Yesterday Kevin Warsh declared the regime change at the Fed.

 

Today the market reacted. And it moved exactly in the direction the new regime points.

 

Gold down about 3%. The dollar firm. Stocks rose, led by chips. And the 10-year Treasury yield? It's still hanging around 4.45% — familiar territory.

 

Remember, the consensus worry going into Warsh was that a Fed which stops telegraphing (no forward guidance, and in the case of yesterday, no dot from the chair) would leave the bond market unanchored and volatile.

 

Instead, the long end of the yield curve was among the steadiest of markets today.  This, the day after the new Fed Chair announced the entire framework at the Fed (on monetary policy) was under review for a rebuild.

 

On gold and the dollar: As we discussed last week, the move in gold from under $1,000 to over $5,000 mapped fifteen years of the Fed expanding its balance sheet.

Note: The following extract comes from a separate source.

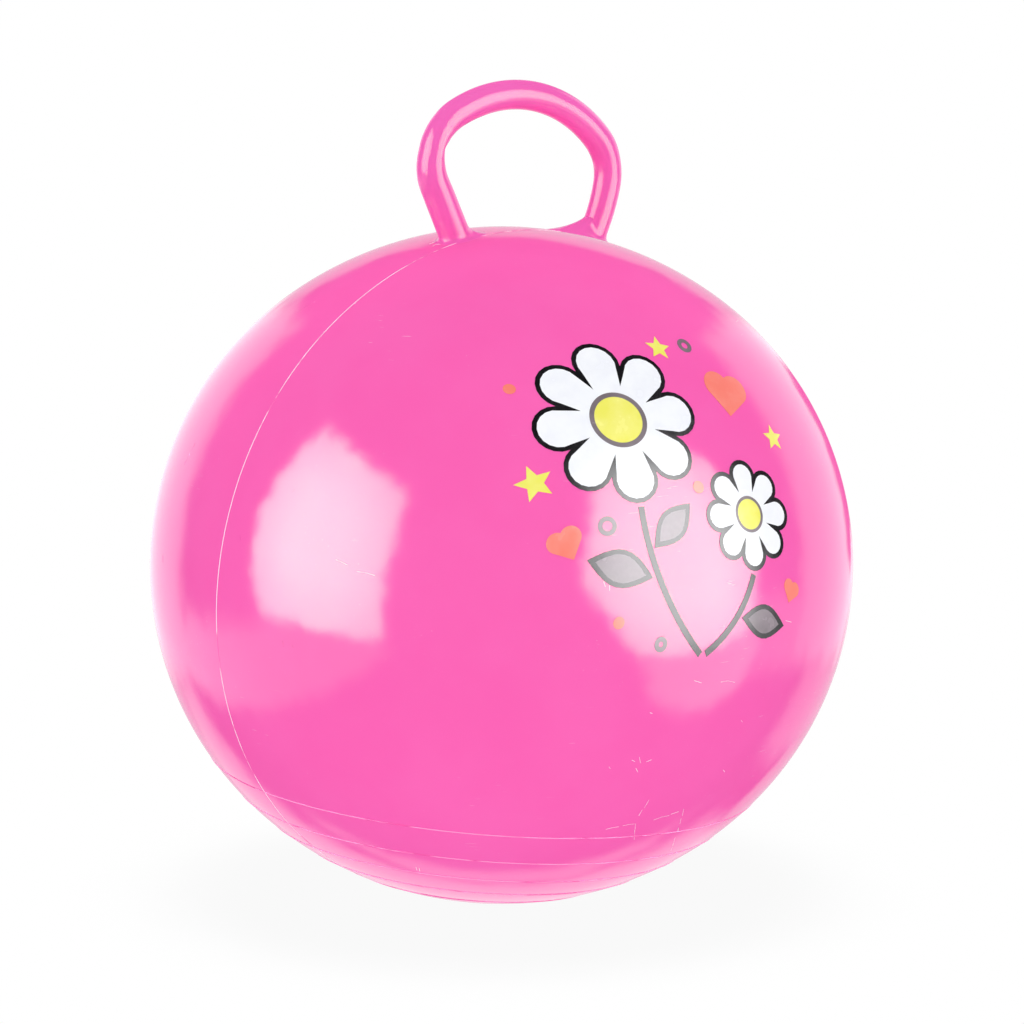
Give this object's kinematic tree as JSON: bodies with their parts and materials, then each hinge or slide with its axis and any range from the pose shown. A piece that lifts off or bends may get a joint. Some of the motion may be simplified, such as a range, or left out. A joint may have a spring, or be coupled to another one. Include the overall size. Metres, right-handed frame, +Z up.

It's been a quantity-of-money trade, not a rates trade.

 

And Warsh is looking to end that era: smaller balance sheet, taking the Fed's thumb off the scale.

 

Gold falls, and the dollar firms, because the Fed getting out of the business of fiscal policy is good for the currency.

 

What about stocks?

 

Back in my May 18 note, we described the "Warsh doctrine:" smaller balance sheet and lower rates.  Lower rates, in his words, because "AI is going to make everything cost less."

 

The traditional Fed raises rates to slow the economy down. Warsh thinks a wave of AI-driven productivity is growth positive and a structural disinflationary force.

 

With that, yesterday, in his first press conference, he called AI "American ingenuity." And he told the room that strong, productivity-led growth is "not something that we fear, but something we embrace."

 

So, the Fed Chair believes AI is a disinflation engine that lets him lower rates and shrink the balance sheet. And the market, the very next day, bid up the companies building that engine.

 

If Warsh is building his Fed around AI-led productivity, the market voted today in approval.